Streetsblog encourages us to respond and back Senator Lowenthal up. In an attempt to do that, here's a quick and dirty guide to why YOU should support market-priced parking. I promise to link this post in comments on all the misleading media articles. Streetsblog, you challenged; I responded!

THE HIGH COST OF FREE PARKING; QUICK AND DIRTY VERSION

Let's think about it this way: would we all be better off if most food was free? No, we'd waste a lot of time waiting in lines, and once we got the food, we'd eat too much. That's a pretty good analogy for what we do with parking now.

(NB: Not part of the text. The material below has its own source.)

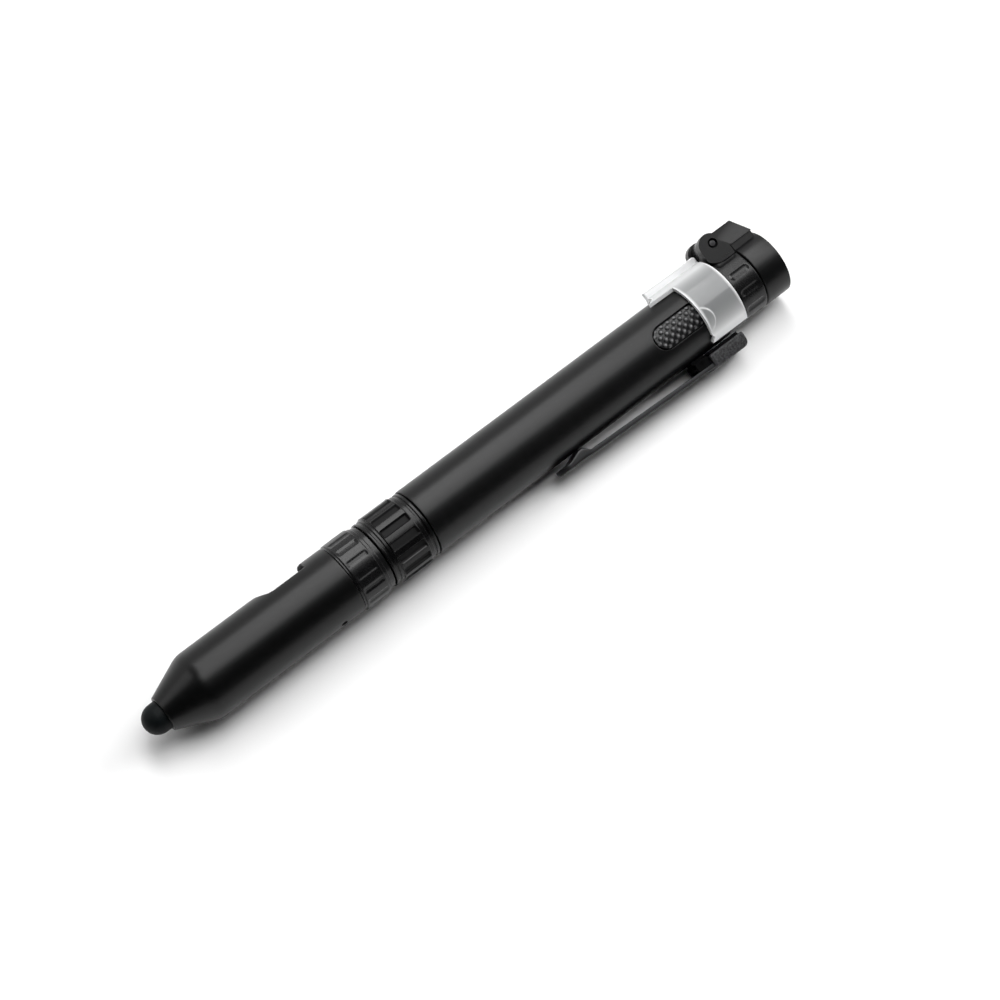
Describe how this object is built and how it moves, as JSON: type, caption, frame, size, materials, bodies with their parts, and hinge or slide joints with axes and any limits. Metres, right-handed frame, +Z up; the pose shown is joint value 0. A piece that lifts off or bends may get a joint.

Here's an example that shows how providing ample free parking hurts us in unexpected ways. The City of LA requires new housing developments to provide a certain number of parking spaces - more than one parking space per unit of housing. That means that when I rent my apartment, the price includes the extra cost that was added because the developer had to dig underground and build an underground parking complex. My rent pays for parking; as a tenant, I pay for it whether I want it or not. If we removed minimum parking requirements like this (which is exactly what Lowenthal's bill encourages cities to do), then developers could provide the amount of parking they think the market wants. They could provide the amount of parking they think they can sell. This creates possibilities. You could rent an apartment with parking as usual. Or you could pay less and not have a reserved parking spot in your building. You could choose how much you are willing to pay for housing independently of how much you are willing to pay for parking.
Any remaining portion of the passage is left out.